Dengan demikian, seturut analogi Ashadi Siregar (2003), tiga aspek penting dalam kehidupan kultural, yaitu ruang kebebasan dan netralitas, basis rasionalitas dan kecerdasan, dan orientasi pada derajat kemanusiaan dapat terpelihara. Ruang kebebasan dan netralitas merupakan kondisi yang menjaga manusia untuk memiliki kediriannya. Basis rasionalitas dan kecerdasan dijalankan dengan mengembangkan kultur toleransi dan anti kekerasan dalam interaksi sosial. Sedang orientasi derajat kemanusiaan diwujudkan melalui pilihan wacana publik yang bermakna guna memerangi konstruksi sosial yang merugikan nilai kemanusiaan dalam kehidupan.

Penyikapan terhadap kebudayaan semacam ini perlu dikembangkan dan diejawantahkan. Artinya, tak sekadar menjadi wacana yang diperdebatkan, apalagi ”diawetkan” di ”situs dan locus kebudayaan” macam institusi pendidikan seni, taman budaya, maupun keraton. Diperlukan sebuah penyikapan riil yang fungsinya tak sekadar nguri-uri dan preservasi, namun juga pengkajian dan pengembangan kebudayaan yang merumuskan strategi kebudayaan untuk merevitalisasi dan mengembalikan (alternatif) identitas kebudayaan kita di era yang cenderung berkebudayaan instan dan seragam saat ini.

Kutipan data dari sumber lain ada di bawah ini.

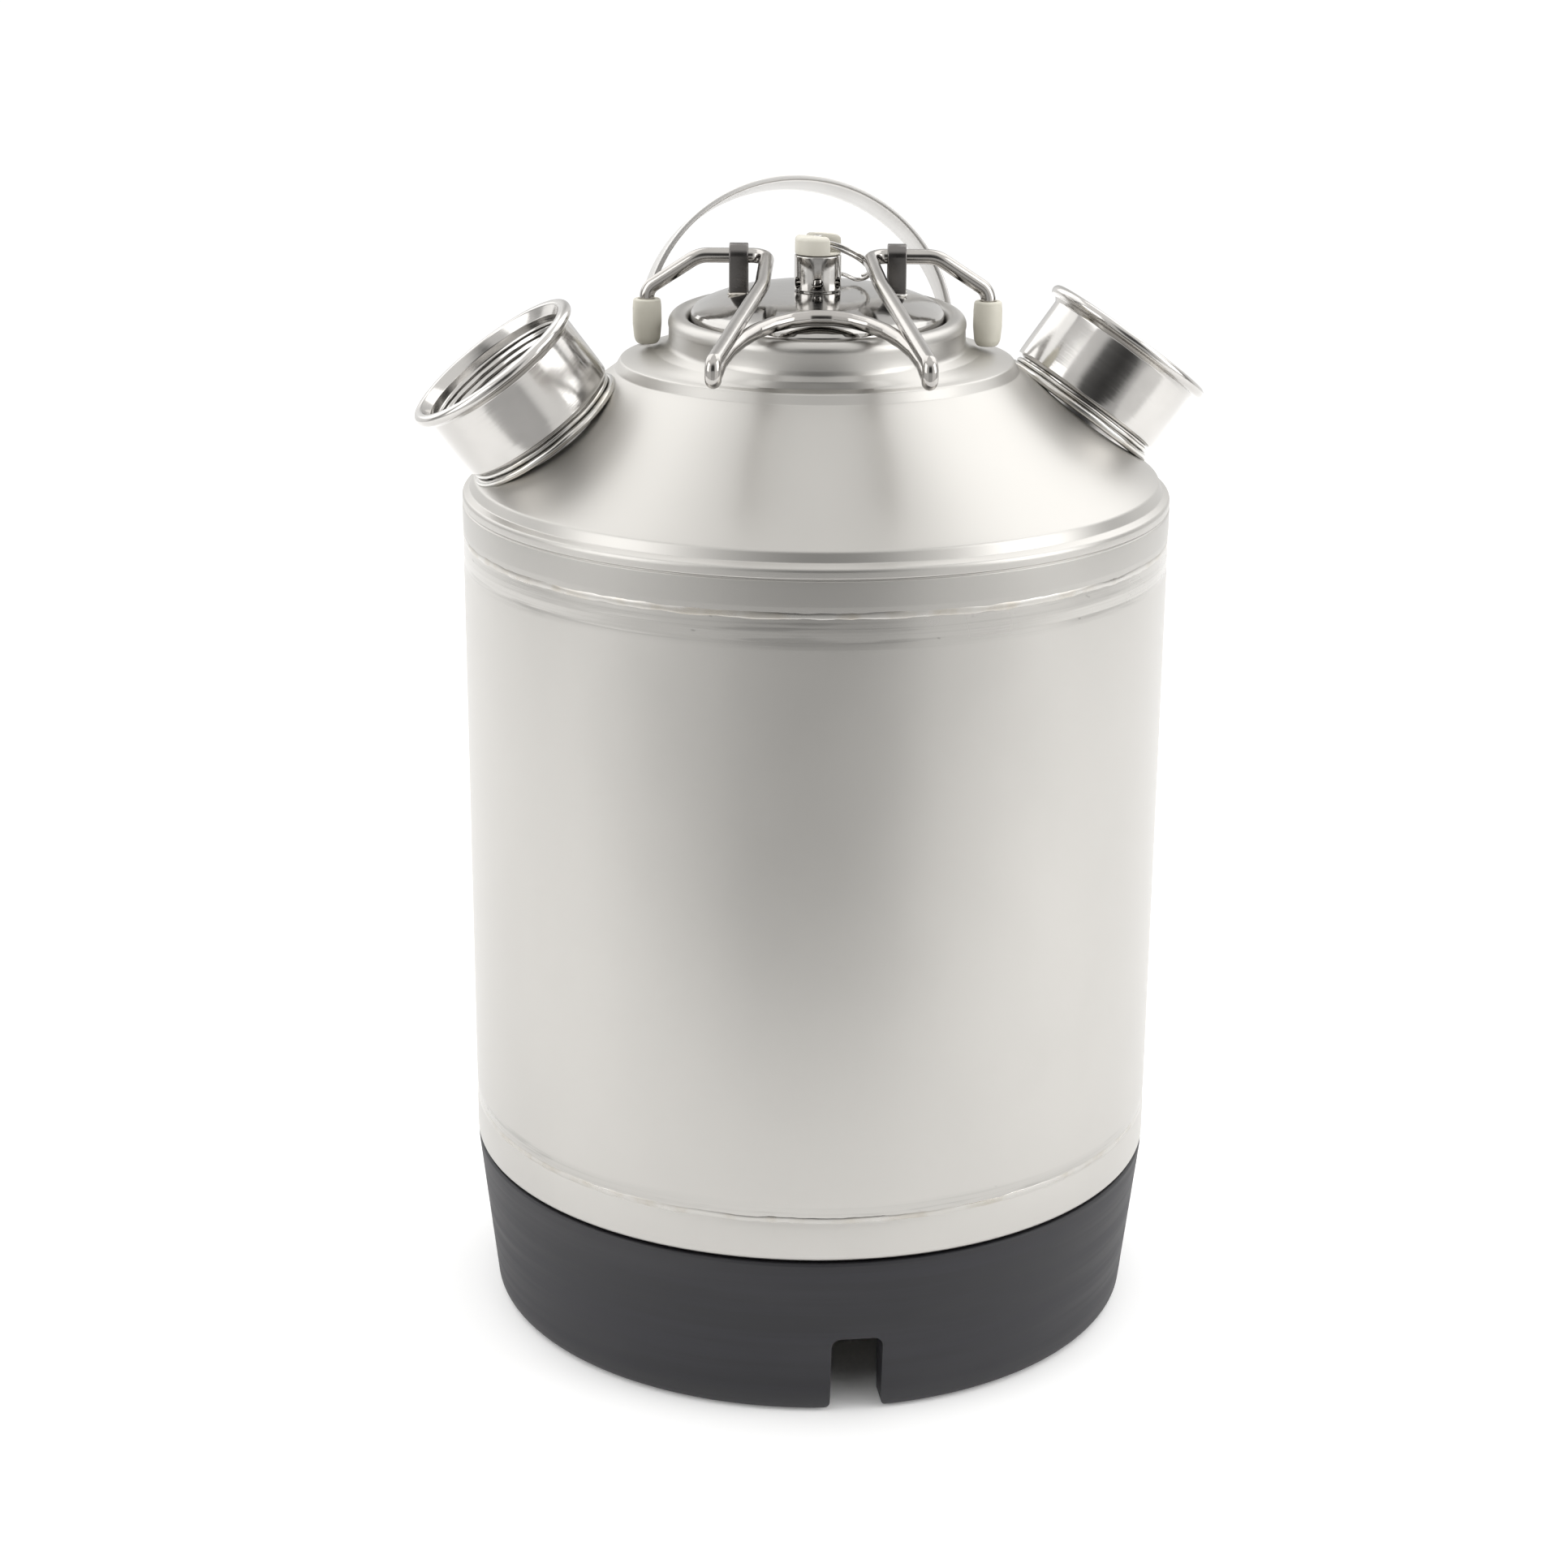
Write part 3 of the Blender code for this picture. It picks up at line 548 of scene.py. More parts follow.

Oleh karena itu, pembangunan kebudayaan yang sungguh-sungguh, menjadi keniscayaan. Nilai lama dikembangkan lebih adaptif terhadap lingkungan baru yang positif dan produktif. Kekayaan budaya lokal dikembangkan dengan mempertimbangkan kebudayaan umum (massa, komersial), kebudayaan alternatif (seni, invensi), dan kebudayaan klasik yang mengandung dimensi kesejarahan. Muaranya adalah penemuan identitas yang sejati dan adaptif terhadap laju zaman. Kesenian harus terus-menerus memperjuangkan universalitas nilai, tidak membabi buta dikendalikan pasar, yang berdampak pada keringnya tontonan sebagai sebuah tuntunan.